Unfair to condemn new Army Chief based on unsubstantiated allegations: Sarath Weerasekera
August 21, 2019 03:44 pm
Rear Admiral (Retd) Sarath Weerasekera says that the United States cannot act in the manner of an individual or NGO when accusing another country of various abuses, but must base those accusations on reports accepted and approved by the international community.
He stated this in a letter addressed to the US Ambassador in Sri Lanka to register his protest over the US Embassy’s statement regarding the appointment of the new Army Commander of Sri Lanka.
The United States had voiced deep concern over the appointment of Lieutenant General Shavendra Silva as Army Commander. “The allegations of gross human rights violations against him, documented by the United Nations and other organizations, are serious and credible,” the US Embassy in Colombo had said.
Weerasekara says that since 2017, he has filed a series of documents at the United Nations Human Rights Council (UNHRC) to show that the allegations of war crimes and other crimes leveled against Sri Lanka in the Report of the Office of the UN High Commissioner for Human Rights Investigation on Sri Lanka (OISL Report) are baseless.
He said that as a result of an action that he has pursued under the ‘Complaint Procedures” facility of the UNHRC, these documents are now part of the official record of the Council. The findings of the OISL Report are the sole basis for UNHRC resolution 30/1 of October 2015, which was sponsored by the United States and co-sponsored by Sri Lanka, he said.

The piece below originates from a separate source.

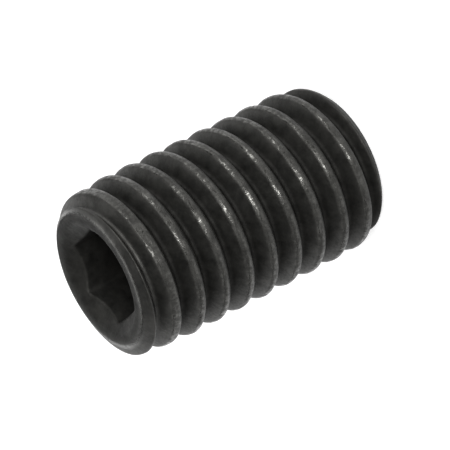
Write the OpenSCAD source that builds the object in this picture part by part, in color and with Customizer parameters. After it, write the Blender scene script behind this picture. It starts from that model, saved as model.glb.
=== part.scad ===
// Grub set screw: a headless screw, threaded over its whole length, driven by a hexagon
// socket in one end and pressing with the flat point at the other. One solid piece.
// It stands on its point. The origin is the middle of the point face, +Z runs up the
// axis to the socket face, and +X runs through a corner of the hexagon. Right-hand thread.

/* [Body] */
// Length from the point face to the socket face
length = 10; // [7:0.5:20]
// Outside diameter of the thread
thread_d = 6; // [5.5:0.25:8]

/* [Thread] */
// Rise of the thread in one turn
pitch = 1; // [0.75:0.05:1.25]
// Width of the flat along the crest
crest_w = 0.24; // [0.1:0.01:0.26]
// Angle between the two flanks of the groove
flank_angle = 60; // [55:1:70]
// Radius along the bottom of the groove
root_r = 0.13; // [0.05:0.01:0.16]
// Angle round the axis at which the groove crosses the point face
groove_angle = 211; // [0:1:359]

/* [Socket end] */
// Diameter of the ring that is left flat round the socket
socket_face_d = 4.8; // [4.6:0.05:5]
// Height of the chamfer next to that ring
socket_chamfer_h = 0.2; // [0.1:0.01:0.3]
// How much lower the crest is than the full thread where the chamfer ends
socket_drop = 0.17; // [0.05:0.01:0.25]
// Length of the taper from the chamfer up to the full thread
socket_lead = 1.3; // [0.5:0.1:2]

/* [Point end] */
// Diameter of the flat point
point_face_d = 5.05; // [4:0.05:5.1]
// Height of the chamfer round the point
point_chamfer_h = 0.3; // [0.1:0.05:0.35]
// How much lower the crest is than the full thread where the chamfer ends
point_drop = 0.17; // [0.05:0.01:0.2]
// Length of the taper from the chamfer up to the full thread
point_lead = 0.7; // [0.3:0.1:2]

/* [Hexagon socket] */
// Width of the hexagon across its flats
hex_w = 3; // [2.5:0.1:3.2]
// Depth of the flats below the socket face
socket_depth = 3.5; // [2:0.1:4]
// Diameter of the countersink at the mouth
mouth_d = 4.1; // [3.6:0.05:4.5]
// Angle between opposite sides of the countersink
mouth_angle = 110; // [90:5:130]
// Diameter of the cone that ends the socket
drill_d = 2.3; // [1.5:0.1:2.4]
// Angle between opposite sides of that cone
drill_angle = 120; // [90:2:140]

/* [Hidden] */

// Steps in one turn of the groove, and steps round its bottom
turn_steps = 48;
root_steps = 2;
// Facets of the round surfaces
round_fn = 96;
// How far a cutting solid runs past the surface that it cuts
over = 0.04;

thread_r = thread_d / 2;
half_flank = flank_angle / 2;
// Radius of the blank where it is widest, which the solid that cuts the groove runs out of
blank_r = max(thread_r, socket_face_d / 2, point_face_d / 2);
// The groove is as wide at the crest as the crest leaves, and its flanks meet in its root
groove_w = pitch - crest_w;
groove_depth = groove_w / 2 / tan(half_flank) - root_r * (1 / sin(half_flank) - 1);
// The groove starts and ends half a turn past the two faces
groove_turns = length / pitch + 1;
groove_rings = ceil(groove_turns * turn_steps);

hex_corner_d = hex_w / cos(30);
mouth_slope = tan(mouth_angle / 2);
drill_slope = tan(drill_angle / 2);

// Section of the groove as [radius, height] points, from its lower edge to its upper one
function groove_section() =
    let (
        root_center = thread_r - groove_depth + root_r,
        edge_r = blank_r + over,
        edge_z = groove_w / 2 + (edge_r - thread_r) * tan(half_flank),
        arc = 90 - half_flank
    )
    concat(
        [[edge_r, -edge_z]],
        [for (i = [0:root_steps])
            let (a = -arc + 2 * arc * i / root_steps)
            [root_center - root_r * cos(a), root_r * sin(a)]],
        [[edge_r, edge_z]]
    );

// One point of the section, carried to a ring of the helix
function on_helix(point, ring) =
    let (
        turn = ring / turn_steps - 0.5,
        angle = groove_angle + 360 * turn
    )
    [point[0] * cos(angle), point[0] * sin(angle), point[1] + pitch * turn];

module thread_groove() {
    section = groove_section();
    count = len(section);
    points = [for (ring = [0:groove_rings]) for (p = section) on_helix(p, ring)];
    sides = [
        for (ring = [0:groove_rings - 1]) for (i = [0:count - 1])
            let (
                a = ring * count + i,
                b = ring * count + (i + 1) % count
            )
            each [[a, b + count, b], [a, a + count, b + count]]
    ];
    first_end = [for (i = [0:count - 1]) i];
    last_end = [for (i = [count - 1:-1:0]) groove_rings * count + i];
    polyhedron(points, concat(sides, [first_end, last_end]), convexity = 12);
}

// The turned blank: two flat faces, their chamfers and the tapers that lead up to the crest
module blank() {
    rotate_extrude($fn = round_fn)
        polygon([
            [0, 0],
            [point_face_d / 2, 0],
            [thread_r - point_drop, point_chamfer_h],
            [thread_r, point_chamfer_h + point_lead],
            [thread_r, length - socket_chamfer_h - socket_lead],
            [thread_r - socket_drop, length - socket_chamfer_h],
            [socket_face_d / 2, length],
            [0, length]
        ]);
}

// What the drive tool goes into: the flats, the countersunk mouth and the cone below
module hex_socket() {
    flats_z = length - socket_depth;
    translate([0, 0, flats_z])
        cylinder(d = hex_corner_d, h = socket_depth + over, $fn = 6);
    mouth_top = mouth_d / 2 + over * mouth_slope;
    translate([0, 0, length + over - mouth_top / mouth_slope])
        cylinder(r1 = 0, r2 = mouth_top, h = mouth_top / mouth_slope, $fn = round_fn);
    drill_top = drill_d / 2 + over * drill_slope;
    translate([0, 0, flats_z + over - drill_top / drill_slope])
        cylinder(r1 = 0, r2 = drill_top, h = drill_top / drill_slope, $fn = round_fn);
}

module set_screw() {
    color([0.12, 0.12, 0.11])
        difference() {
            blank();
            thread_groove();
            hex_socket();
        }
}

set_screw();
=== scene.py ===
# %% [markdown]
# # A grub set screw in black oxide
# The object is a headless screw, 6 mm across and 10 mm long. One piece of steel carries a
# thread over its whole length, a hexagon socket in the end that the key goes into, and a flat
# point at the other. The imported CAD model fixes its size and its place: it stands on its point.
# This lesson gives it the looks of the real one, which come from small things: crests that are
# rounded by the rolling dies, a rim that catches the light, and the uneven black of the finish.

import math

import bmesh
import bpy
from mathutils import Matrix, Vector, noise


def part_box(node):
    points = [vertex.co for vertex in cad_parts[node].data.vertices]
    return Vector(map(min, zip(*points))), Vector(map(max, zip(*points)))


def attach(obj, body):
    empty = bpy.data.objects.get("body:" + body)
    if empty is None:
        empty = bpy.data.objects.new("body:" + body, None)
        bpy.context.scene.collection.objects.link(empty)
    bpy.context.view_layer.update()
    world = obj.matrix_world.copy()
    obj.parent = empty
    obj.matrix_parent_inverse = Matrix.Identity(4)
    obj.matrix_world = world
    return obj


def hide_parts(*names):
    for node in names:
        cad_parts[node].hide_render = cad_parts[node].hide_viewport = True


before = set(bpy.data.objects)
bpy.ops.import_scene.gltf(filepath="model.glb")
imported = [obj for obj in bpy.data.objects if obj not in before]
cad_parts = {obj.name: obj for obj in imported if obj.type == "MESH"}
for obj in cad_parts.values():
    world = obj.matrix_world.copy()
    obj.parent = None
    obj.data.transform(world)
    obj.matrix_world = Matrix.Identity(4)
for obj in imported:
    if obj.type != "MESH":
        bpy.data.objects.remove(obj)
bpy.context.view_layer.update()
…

“To the best of my knowledge, two reports—the OISL Report, and the Report of UN Secretary-General’s Panel of Experts on Accountability on Sri Lanka (POE) of March 2011—are the only reports connected to the UN to present findings on violations of humanitarian law and human rights law purportedly committed by the Government of Sri Lanka during the last stages of the war.”
However, he claims that the POE was commissioned by the Secretary-General for his personal use and not a collective decision by a UN body while the OISL report, on the other hand, was directly authorized by a resolution of the Council.
Therefore, the OISL Report is, or should be, the final authority as far as the international community is concerned as to whether or not the Government of Sri Lanka committed war crimes and other serious crimes in the period in question, he said.
The former Parliamentarian said that regrettably, the OISL Report was never subjected to an independent assessment either by the Government or the Council prior to the adoption of Resolution 30/1 to see whether its conclusions followed from the evidence and also that many citizens of Sri Lanka did not have time to either study the report properly or raise objections to it with the Government.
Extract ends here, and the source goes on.